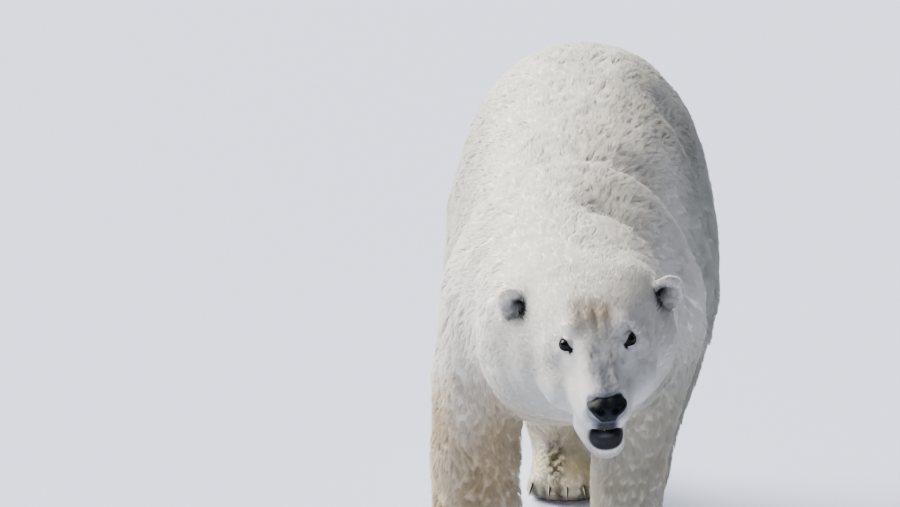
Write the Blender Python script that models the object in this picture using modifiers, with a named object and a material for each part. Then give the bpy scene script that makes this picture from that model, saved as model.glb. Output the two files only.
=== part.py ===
"""Polar bear, adult male, life size, walking with its head low.

The bear faces -Y, +Z is up and its soles stand on z = 0. Sizes are metres and
include the coat, so the solids reach out to the tips of the fur.

Every part of flesh starts as a loft or an ellipsoid made from named sizes. They
are fused into one body, relaxed as fur and fat would round it, and then parted
with thin cuts into head, neck, trunk, tail, legs and paws. Eyes, ears, nose and
claws are pieces of their own, let into that body.
"""

import math
from collections import namedtuple

import bmesh
import bpy
from mathutils import Matrix, Vector

# ---------------------------------------------------------------- dimensions
GAP = 0.0003  # clearance between touching solids
FUSE_VOXEL = 0.010  # grain of the fused body
FINE_TRIANGLES = 5200  # faces of the fused body while its face and paws are thinned
BODY_TRIANGLES = 3300  # and once the rest is thinned too
BODY_RELAX = 18  # rounds of smoothing on the body
FACE_RELAX = 10  # on the face
MUZZLE_RELAX = 4  # and on the muzzle and paws
RING_POINTS = 28  # points round a lofted ring
STEPS = 5  # rings between two stations

# A station of a loft: the middle of its ring, and how far the ring reaches to
# each side, above and below that middle.
Station = namedtuple("Station", "x y z side above below")

# Rump to nape. The middle of each ring is where the body is widest.
SPINE = (
    Station(0.020, 0.930, 0.900, 0.090, 0.110, 0.110),
    Station(0.022, 0.895, 0.880, 0.190, 0.250, 0.180),
    Station(0.022, 0.790, 0.840, 0.288, 0.392, 0.210),
    Station(0.024, 0.640, 0.795, 0.346, 0.527, 0.225),
    Station(0.034, 0.440, 0.750, 0.370, 0.628, 0.215),
    Station(0.031, 0.170, 0.735, 0.376, 0.622, 0.215),
    Station(0.017, -0.120, 0.760, 0.345, 0.556, 0.215),
    Station(0.004, -0.380, 0.830, 0.322, 0.466, 0.225),
    Station(0.000, -0.580, 0.900, 0.285, 0.376, 0.240),
    Station(0.016, -0.740, 0.965, 0.256, 0.290, 0.242),
    Station(0.024, -0.870, 1.005, 0.238, 0.238, 0.230),
    Station(0.040, -0.990, 1.040, 0.208, 0.180, 0.205),
    Station(0.056, -1.070, 1.060, 0.160, 0.120, 0.165),
)

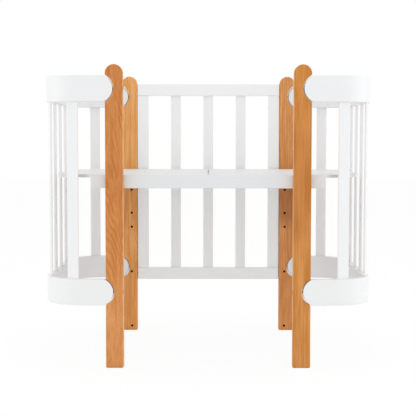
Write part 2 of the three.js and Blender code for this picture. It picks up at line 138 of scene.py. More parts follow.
def turned(bm, profile, start, direction, sides=BORE_SIDES):
    """Adds a closed body turned about a level axis: rows are distance along it and radius.

    A radius may be a function of the angle, for sockets, flutes and threads.
    """
    axis = Vector(direction)
    across = Vector((0, 0, 1))
    beside = axis.cross(across)
    rings = []
    for distance, radius in profile:
        ring = []
        for i in range(sides):
            angle = 2 * math.pi * i / sides
            reach = radius(angle) if callable(radius) else radius
            spoke = across * math.cos(angle) + beside * math.sin(angle)
            ring.append(bm.verts.new(Vector(start) + axis * distance + spoke * reach))
        rings.append(ring)
    for low, high in zip(rings, rings[1:]):
        for i in range(sides):
            j = (i + 1) % sides
            bm.faces.new((low[i], low[j], high[j], high[i]))
    bm.faces.new(list(reversed(rings[0])))
    bm.faces.new(rings[-1])
    return bm


def cut(piece, cutters):
    """Cuts one closed body, or several apart from each other, out of a piece."""
    tool = new_piece(piece.name + "_cutter", cutters)
    step = piece.modifiers.new("cut", "BOOLEAN")
    step.operation = "DIFFERENCE"
    step.solver = "EXACT"
    step.object = tool
    seen = piece.evaluated_get(bpy.context.evaluated_depsgraph_get())
    done = bpy.data.meshes.new_from_object(seen)
    piece.modifiers.clear()
    piece.data = done
    bpy.data.objects.remove(tool)


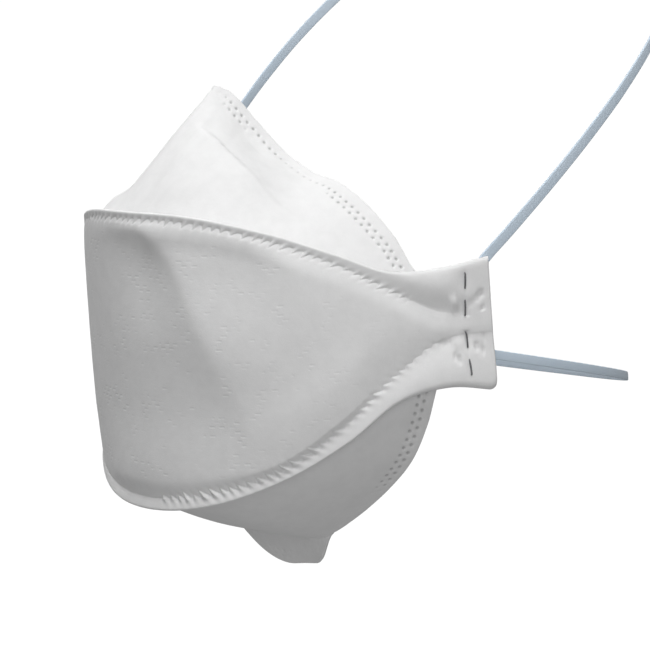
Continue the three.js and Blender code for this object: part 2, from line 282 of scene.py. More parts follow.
def ripple(a, b, seed, size):
    """Gentle unevenness from -1 to 1: the mean of six sine waves in random directions."""
    rng = np.random.default_rng(seed)
    angles, phases = rng.uniform(0, math.tau, 6), rng.uniform(0, math.tau, 6)
    lengths = size * rng.uniform(0.7, 1.6, 6)
    waves = [np.sin((a * math.cos(t) + b * math.sin(t)) * math.tau / w + p)
             for t, w, p in zip(angles, lengths, phases)]
    return np.mean(waves, axis=0)


# ---- mesh building ------------------------------------------------------------------------------

def new_piece(name, points, faces, material, uv=None):
    """Smooth mesh object from points in millimetres and arrays of three- and four-sided faces."""
    corners = np.concatenate([f.ravel() for f in faces]).astype(np.int32)
    sizes = np.concatenate([np.full(len(f), f.shape[1]) for f in faces])
    mesh = bpy.data.meshes.new(name)
    mesh.vertices.add(len(points))
    mesh.vertices.foreach_set("co", (points * MM).astype(np.float32).ravel())
    mesh.loops.add(len(corners))
    mesh.loops.foreach_set("vertex_index", corners)
    mesh.polygons.add(len(sizes))
    mesh.polygons.foreach_set("loop_start", (np.cumsum(sizes) - sizes).astype(np.int32))
    if uv is not None:
        layer = mesh.uv_layers.new(name="cloth")
        layer.uv.foreach_set("vector", (uv[corners] * MM).astype(np.float32).ravel())
    mesh.update(calc_edges=True)
    mesh.validate()
    mesh.shade_smooth()
    mesh.materials.append(material)
    piece = bpy.data.objects.new(name, mesh)
    bpy.context.scene.collection.objects.link(piece)
    return piece


def add_values(piece, name, values):
    """Gives each point of a piece a number that its material can read."""
    layer = piece.data.attributes.new(name, "FLOAT", "POINT")
    layer.data.foreach_set("value", values.astype(np.float32).ravel())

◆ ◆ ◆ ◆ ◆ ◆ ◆

Prompt: From the line that contains "Write part 2" through the line that contains "# ---- mesh building", reproduce every line exactly, both end lines included.

Correct output:
Write part 2 of the three.js and Blender code for this picture. It picks up at line 138 of scene.py. More parts follow.
def turned(bm, profile, start, direction, sides=BORE_SIDES):
    """Adds a closed body turned about a level axis: rows are distance along it and radius.

    A radius may be a function of the angle, for sockets, flutes and threads.
    """
    axis = Vector(direction)
    across = Vector((0, 0, 1))
    beside = axis.cross(across)
    rings = []
    for distance, radius in profile:
        ring = []
        for i in range(sides):
            angle = 2 * math.pi * i / sides
            reach = radius(angle) if callable(radius) else radius
            spoke = across * math.cos(angle) + beside * math.sin(angle)
            ring.append(bm.verts.new(Vector(start) + axis * distance + spoke * reach))
        rings.append(ring)
    for low, high in zip(rings, rings[1:]):
        for i in range(sides):
            j = (i + 1) % sides
            bm.faces.new((low[i], low[j], high[j], high[i]))
    bm.faces.new(list(reversed(rings[0])))
    bm.faces.new(rings[-1])
    return bm


def cut(piece, cutters):
    """Cuts one closed body, or several apart from each other, out of a piece."""
    tool = new_piece(piece.name + "_cutter", cutters)
    step = piece.modifiers.new("cut", "BOOLEAN")
    step.operation = "DIFFERENCE"
    step.solver = "EXACT"
    step.object = tool
    seen = piece.evaluated_get(bpy.context.evaluated_depsgraph_get())
    done = bpy.data.meshes.new_from_object(seen)
    piece.modifiers.clear()
    piece.data = done
    bpy.data.objects.remove(tool)


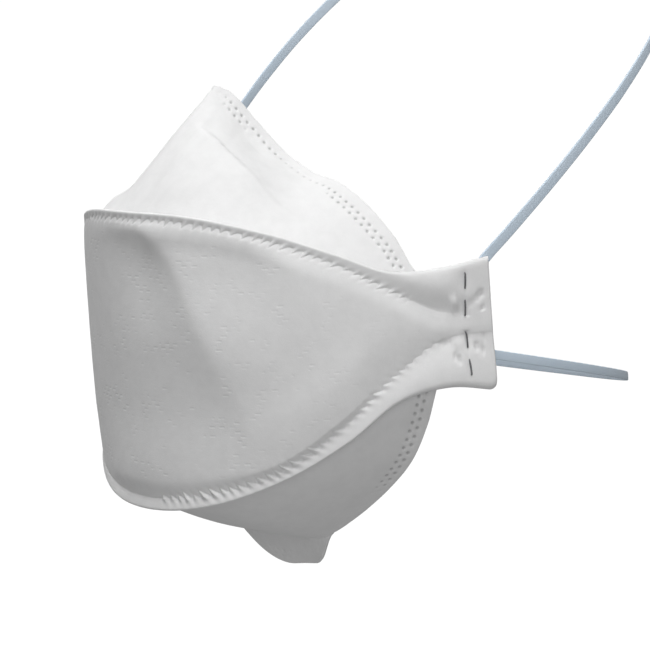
Continue the three.js and Blender code for this object: part 2, from line 282 of scene.py. More parts follow.
def ripple(a, b, seed, size):
    """Gentle unevenness from -1 to 1: the mean of six sine waves in random directions."""
    rng = np.random.default_rng(seed)
    angles, phases = rng.uniform(0, math.tau, 6), rng.uniform(0, math.tau, 6)
    lengths = size * rng.uniform(0.7, 1.6, 6)
    waves = [np.sin((a * math.cos(t) + b * math.sin(t)) * math.tau / w + p)
             for t, w, p in zip(angles, lengths, phases)]
    return np.mean(waves, axis=0)


# ---- mesh building ------------------------------------------------------------------------------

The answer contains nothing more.